Protestors met outside the Federal Building on 7th Street and marched down Market Street, raising their voices in chants (“This is what democracy looks like!”) and shaking signs (“No sides in climate change”) with emotion. The march eventually snaked its way to Embarcadero Plaza, where Clarke emcee’d a rally, detailing a list of demands heartbreaking in their simplicity (e.g. “We demand a safe, healthy, and just planet”).

If Clarke’s name sounds familiar, it may be because she was part of the group whose interaction with Senator Dianne Feinstein went viral earlier this year. She’s a junior at MetWest High School in Oakland, and said that while the organization she’s a part of, Youth Vs. Apocalypse, has an indeterminate number of members — after the Feinstein video went viral, they got a lot of members at other schools that are hard to keep track of — it has a “solid leadership group” of 15-30 that did the most to help organize the march on Friday.

The rally showed signs of hope: Clarke and her fellow Youth Vs. Apocalypse members ran a high-energy, fast-paced event; they provided protestors specific activities they could carry out that might have an impact; the event itself was eco-friendly, as volunteers on stationary bikes pedaled to power the rally’s sound system. Turnout was also impressive, with some attendees coming from miles away.

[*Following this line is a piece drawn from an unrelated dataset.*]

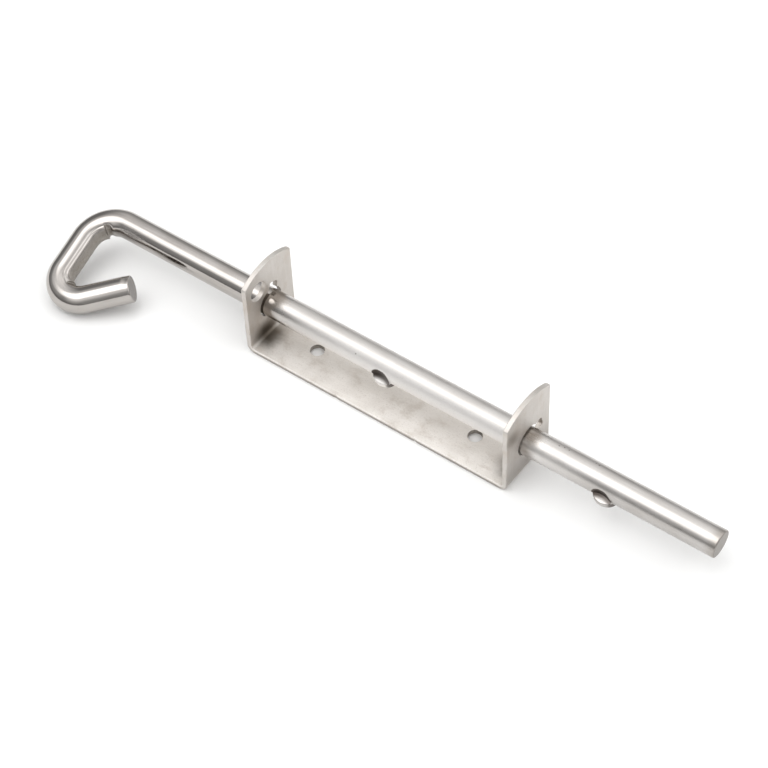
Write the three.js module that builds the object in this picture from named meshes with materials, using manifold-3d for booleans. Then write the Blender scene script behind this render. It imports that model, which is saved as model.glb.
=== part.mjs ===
// Cane bolt: a bent-strip bracket with two pierced ears, and a round rod with a
// hooked handle that slides and turns in the ears.
// Millimetres. +X runs along the rod to its plain end, +Z stands square off the
// mounting face, and the origin is the middle of the bracket's mounting face.
import * as THREE from "three";
import { mergeVertices } from "three/addons/utils/BufferGeometryUtils.js";
import Module from "manifold-3d";

const wasm = await Module();
wasm.setup();

// ---- driving dimensions -------------------------------------------------

// bracket
const STRIP = 2.2; // strip thickness
const WIDTH = 30; // strip width, along Y
const LENGTH = 131; // over the outer faces of the ears
const BEND_IN = 1.6; // inside radius of the two bends
const SHOULDER_Z = 37.2; // where an ear's straight sides end
const APEX_Z = 41.8; // top of an ear's shallow arch
const SCREW_D = 6;
const SCREW_X = 40; // screw holes at x = +/- this

// rod guide holes
const ROD_D = 12;
const ROD_Z = 17.6; // rod axis above the mounting face
const GUIDE_R = 6.8;
const GUIDE_Z = 18.1;

// keyways that let the stop lugs through an ear
const KEY_REACH = 10.1; // from the guide hole's centre to the end of the slot
const KEY_LEFT = { angle: 72, width: 5.0, low: 2.2, high: 0.8 }; // degrees from +Y towards +Z, and corner radii
const KEY_RIGHT = { angle: 14, width: 5.6, low: 1.2, high: 1.2 };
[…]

Brynn Pewtherer took her daughters Hazel and Molly out of school and brought them 20 miles south from San Anselmo to participate in the Climate Strike.

Hazel, 9, said that she and her classmates sometimes talk about climate change. Part of the reason she wanted to attend the protest was because she loves nature.

“I like animals and the environment is important if we want them to stay alive,” she told SF Weekly.

The global climate protests like the one Youth Vs. Apocalypse helped organize were planned to coincide with the Climate Action Summit held by the United Nations in New York City this past weekend. Greta Thunberg, the 16-year-old normal-kid-turned-international-climate-icon, cheered on the various climate strikes and marches from New York ahead of her speech at the summit.

“For more than 30 years, the science has been crystal clear,” Thunberg said. “How dare you continue to look away and come here saying that you’re doing enough, when the politics and solutions needed are still nowhere in sight.”

Nothing of consequence emerged from the summit itself — a bunch of right-wing pundits attacking Thunberg, a teenage girl, for correctly pointing out that world leaders haven’t done nearly enough to avert catastrophic changes to the planet, while world leaders refused to commit to anything — which made protests like the one in San Francisco more significant.

“This climate crisis threatens our ability to live,” said Ziora, 7, to thousands of people at Embarcadero Plaza. Some of the people on hand for Ziora’s remarks will take part in another protest later this week. On Friday, Clarke and others will take a bus of protestors from the Lake Merritt BART station to Chevron’s headquarters in San Ramon.

“Chevron has historically targeted communities of color,” Clarke says. “That’s having detrimental effects on those communities.”

The protest at Chevron will wrap up a week of planned events and protests, but not the efforts of Clarke and her compatriots. The inaction of others to this point spurs them to greater and greater actions.

“The reality is, for me and people my age, this is all we’ve ever known,” she says. “Yes, it’s frustrating, but it does nothing for us to just sit in those emotions with no actions, because then we’re afraid of what will come to pass. We have to turn our anger and frustration into action because that’s our only ticket out of this.”